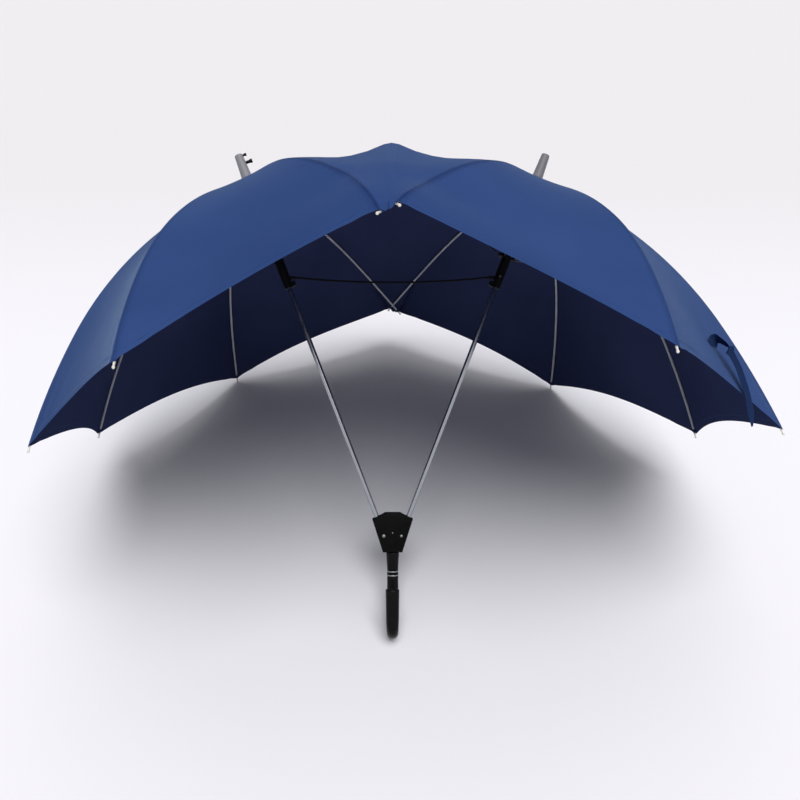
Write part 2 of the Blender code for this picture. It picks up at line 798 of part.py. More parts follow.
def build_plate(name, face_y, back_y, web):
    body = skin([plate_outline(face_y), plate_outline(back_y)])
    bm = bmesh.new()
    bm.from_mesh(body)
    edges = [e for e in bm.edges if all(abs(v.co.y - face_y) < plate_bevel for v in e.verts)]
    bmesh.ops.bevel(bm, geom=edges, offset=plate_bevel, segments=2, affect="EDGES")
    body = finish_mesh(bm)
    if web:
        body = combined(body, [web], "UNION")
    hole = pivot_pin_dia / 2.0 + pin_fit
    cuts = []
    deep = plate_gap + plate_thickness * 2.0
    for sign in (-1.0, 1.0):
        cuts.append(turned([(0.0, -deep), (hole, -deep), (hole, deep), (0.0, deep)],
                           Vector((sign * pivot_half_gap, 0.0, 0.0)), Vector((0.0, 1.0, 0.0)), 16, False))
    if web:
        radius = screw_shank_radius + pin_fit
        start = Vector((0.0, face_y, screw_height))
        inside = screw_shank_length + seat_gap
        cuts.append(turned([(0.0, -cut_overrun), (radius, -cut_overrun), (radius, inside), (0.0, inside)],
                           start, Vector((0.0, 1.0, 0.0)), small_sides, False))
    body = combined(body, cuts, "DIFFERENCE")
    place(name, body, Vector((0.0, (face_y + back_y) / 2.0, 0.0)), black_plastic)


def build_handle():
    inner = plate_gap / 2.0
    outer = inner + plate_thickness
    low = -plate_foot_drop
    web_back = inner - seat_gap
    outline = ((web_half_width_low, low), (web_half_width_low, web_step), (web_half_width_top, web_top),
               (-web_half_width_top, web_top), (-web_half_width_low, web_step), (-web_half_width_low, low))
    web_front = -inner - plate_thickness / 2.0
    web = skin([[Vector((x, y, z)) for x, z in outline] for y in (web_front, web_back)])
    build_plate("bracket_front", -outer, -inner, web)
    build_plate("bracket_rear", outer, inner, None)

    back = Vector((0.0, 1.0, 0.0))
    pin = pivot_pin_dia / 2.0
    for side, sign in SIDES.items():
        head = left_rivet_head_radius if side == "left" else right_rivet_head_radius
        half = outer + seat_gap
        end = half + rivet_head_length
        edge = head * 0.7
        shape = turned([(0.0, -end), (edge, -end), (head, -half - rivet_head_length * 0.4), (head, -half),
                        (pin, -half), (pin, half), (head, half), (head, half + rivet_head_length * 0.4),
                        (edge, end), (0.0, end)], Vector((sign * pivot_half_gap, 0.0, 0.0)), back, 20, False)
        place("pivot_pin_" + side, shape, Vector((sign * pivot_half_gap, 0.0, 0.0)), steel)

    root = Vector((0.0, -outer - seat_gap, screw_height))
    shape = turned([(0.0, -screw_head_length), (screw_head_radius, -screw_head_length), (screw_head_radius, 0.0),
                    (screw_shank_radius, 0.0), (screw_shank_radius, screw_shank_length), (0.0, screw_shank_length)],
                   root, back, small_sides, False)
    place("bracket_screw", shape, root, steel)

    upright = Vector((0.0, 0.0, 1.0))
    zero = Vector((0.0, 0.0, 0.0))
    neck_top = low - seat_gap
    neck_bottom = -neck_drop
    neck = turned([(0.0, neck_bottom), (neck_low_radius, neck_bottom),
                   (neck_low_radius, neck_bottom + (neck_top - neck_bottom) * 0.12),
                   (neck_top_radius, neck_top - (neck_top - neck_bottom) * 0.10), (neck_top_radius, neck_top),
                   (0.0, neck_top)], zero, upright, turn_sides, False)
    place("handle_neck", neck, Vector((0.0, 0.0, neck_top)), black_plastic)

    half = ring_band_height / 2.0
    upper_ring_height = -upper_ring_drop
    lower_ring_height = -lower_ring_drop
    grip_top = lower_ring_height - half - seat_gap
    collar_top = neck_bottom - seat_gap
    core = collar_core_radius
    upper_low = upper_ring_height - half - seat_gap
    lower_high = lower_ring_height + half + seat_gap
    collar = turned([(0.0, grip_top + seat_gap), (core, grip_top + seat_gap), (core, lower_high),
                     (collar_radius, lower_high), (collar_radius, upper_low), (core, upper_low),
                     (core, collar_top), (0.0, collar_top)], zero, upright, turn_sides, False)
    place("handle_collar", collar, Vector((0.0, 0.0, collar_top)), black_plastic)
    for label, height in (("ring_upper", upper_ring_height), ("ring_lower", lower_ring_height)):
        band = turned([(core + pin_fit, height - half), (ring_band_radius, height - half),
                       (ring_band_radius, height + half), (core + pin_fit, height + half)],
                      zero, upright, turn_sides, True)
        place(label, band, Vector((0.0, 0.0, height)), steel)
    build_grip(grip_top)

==

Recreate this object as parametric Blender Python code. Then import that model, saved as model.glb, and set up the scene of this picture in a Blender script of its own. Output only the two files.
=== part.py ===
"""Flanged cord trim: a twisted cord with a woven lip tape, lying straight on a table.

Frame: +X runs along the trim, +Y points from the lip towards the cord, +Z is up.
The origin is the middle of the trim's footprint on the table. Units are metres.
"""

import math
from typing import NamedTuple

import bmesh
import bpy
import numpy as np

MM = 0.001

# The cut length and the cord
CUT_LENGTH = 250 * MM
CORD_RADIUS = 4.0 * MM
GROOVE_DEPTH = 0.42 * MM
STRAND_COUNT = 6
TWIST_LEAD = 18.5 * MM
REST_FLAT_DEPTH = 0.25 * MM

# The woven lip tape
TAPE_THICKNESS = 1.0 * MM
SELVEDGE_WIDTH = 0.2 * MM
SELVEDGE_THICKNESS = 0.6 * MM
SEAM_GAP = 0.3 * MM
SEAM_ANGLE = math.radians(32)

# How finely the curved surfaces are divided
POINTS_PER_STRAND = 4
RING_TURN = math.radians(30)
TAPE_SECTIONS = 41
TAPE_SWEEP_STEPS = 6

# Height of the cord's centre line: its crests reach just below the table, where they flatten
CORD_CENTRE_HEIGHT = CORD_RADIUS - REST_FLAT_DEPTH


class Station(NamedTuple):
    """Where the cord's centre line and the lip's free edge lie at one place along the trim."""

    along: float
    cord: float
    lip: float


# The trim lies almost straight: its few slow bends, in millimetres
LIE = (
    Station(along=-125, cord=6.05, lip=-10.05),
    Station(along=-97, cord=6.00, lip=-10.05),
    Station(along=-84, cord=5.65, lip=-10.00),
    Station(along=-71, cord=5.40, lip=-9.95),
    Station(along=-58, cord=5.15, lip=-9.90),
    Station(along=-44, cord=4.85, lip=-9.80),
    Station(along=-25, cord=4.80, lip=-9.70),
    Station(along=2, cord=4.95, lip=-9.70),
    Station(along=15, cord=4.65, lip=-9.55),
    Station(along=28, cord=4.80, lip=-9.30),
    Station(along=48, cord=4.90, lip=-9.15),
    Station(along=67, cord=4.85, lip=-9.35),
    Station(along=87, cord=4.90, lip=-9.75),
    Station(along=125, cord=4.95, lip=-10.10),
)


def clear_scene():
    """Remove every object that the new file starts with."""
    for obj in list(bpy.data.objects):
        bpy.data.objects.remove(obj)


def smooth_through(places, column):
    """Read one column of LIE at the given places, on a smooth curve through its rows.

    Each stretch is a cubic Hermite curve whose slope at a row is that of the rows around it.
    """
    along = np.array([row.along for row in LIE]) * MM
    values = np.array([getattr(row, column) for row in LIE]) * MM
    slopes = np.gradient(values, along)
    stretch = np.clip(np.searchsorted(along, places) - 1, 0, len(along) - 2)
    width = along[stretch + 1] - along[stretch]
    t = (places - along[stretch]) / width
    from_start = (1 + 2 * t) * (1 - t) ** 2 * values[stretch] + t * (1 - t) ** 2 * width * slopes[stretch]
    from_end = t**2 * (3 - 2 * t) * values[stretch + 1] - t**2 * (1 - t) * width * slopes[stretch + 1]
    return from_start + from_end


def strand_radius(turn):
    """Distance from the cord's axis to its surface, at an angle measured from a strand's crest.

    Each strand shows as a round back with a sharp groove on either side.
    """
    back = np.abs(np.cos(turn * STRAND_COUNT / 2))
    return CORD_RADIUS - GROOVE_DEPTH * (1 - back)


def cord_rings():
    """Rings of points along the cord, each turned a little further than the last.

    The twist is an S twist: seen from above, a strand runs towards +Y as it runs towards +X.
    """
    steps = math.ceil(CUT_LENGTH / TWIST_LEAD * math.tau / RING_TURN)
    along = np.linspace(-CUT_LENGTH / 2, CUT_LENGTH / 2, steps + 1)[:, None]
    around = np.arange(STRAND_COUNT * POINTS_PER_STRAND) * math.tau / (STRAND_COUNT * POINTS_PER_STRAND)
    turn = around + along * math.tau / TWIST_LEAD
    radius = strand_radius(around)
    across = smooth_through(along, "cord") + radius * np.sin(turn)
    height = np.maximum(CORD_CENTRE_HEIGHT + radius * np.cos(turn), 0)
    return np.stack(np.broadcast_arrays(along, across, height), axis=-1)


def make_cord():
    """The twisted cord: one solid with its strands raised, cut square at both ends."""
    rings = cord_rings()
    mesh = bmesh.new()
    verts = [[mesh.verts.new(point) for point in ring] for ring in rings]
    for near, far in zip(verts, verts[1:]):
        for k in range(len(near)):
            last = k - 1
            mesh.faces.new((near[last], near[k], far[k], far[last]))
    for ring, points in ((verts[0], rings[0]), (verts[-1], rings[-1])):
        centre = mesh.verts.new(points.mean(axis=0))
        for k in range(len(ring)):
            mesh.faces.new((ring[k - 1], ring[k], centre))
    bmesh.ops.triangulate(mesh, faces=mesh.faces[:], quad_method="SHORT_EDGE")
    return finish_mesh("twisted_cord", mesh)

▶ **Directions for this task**
Your task is to repeat exactly the lines from the one that contains "Write part 2" through the one that contains "place(name, body, Vector((0.0, (face_y", with both end lines included.

▶ **Completed exercise**
Write part 2 of the Blender code for this picture. It picks up at line 798 of part.py. More parts follow.
def build_plate(name, face_y, back_y, web):
    body = skin([plate_outline(face_y), plate_outline(back_y)])
    bm = bmesh.new()
    bm.from_mesh(body)
    edges = [e for e in bm.edges if all(abs(v.co.y - face_y) < plate_bevel for v in e.verts)]
    bmesh.ops.bevel(bm, geom=edges, offset=plate_bevel, segments=2, affect="EDGES")
    body = finish_mesh(bm)
    if web:
        body = combined(body, [web], "UNION")
    hole = pivot_pin_dia / 2.0 + pin_fit
    cuts = []
    deep = plate_gap + plate_thickness * 2.0
    for sign in (-1.0, 1.0):
        cuts.append(turned([(0.0, -deep), (hole, -deep), (hole, deep), (0.0, deep)],
                           Vector((sign * pivot_half_gap, 0.0, 0.0)), Vector((0.0, 1.0, 0.0)), 16, False))
    if web:
        radius = screw_shank_radius + pin_fit
        start = Vector((0.0, face_y, screw_height))
        inside = screw_shank_length + seat_gap
        cuts.append(turned([(0.0, -cut_overrun), (radius, -cut_overrun), (radius, inside), (0.0, inside)],
                           start, Vector((0.0, 1.0, 0.0)), small_sides, False))
    body = combined(body, cuts, "DIFFERENCE")
    place(name, body, Vector((0.0, (face_y + back_y) / 2.0, 0.0)), black_plastic)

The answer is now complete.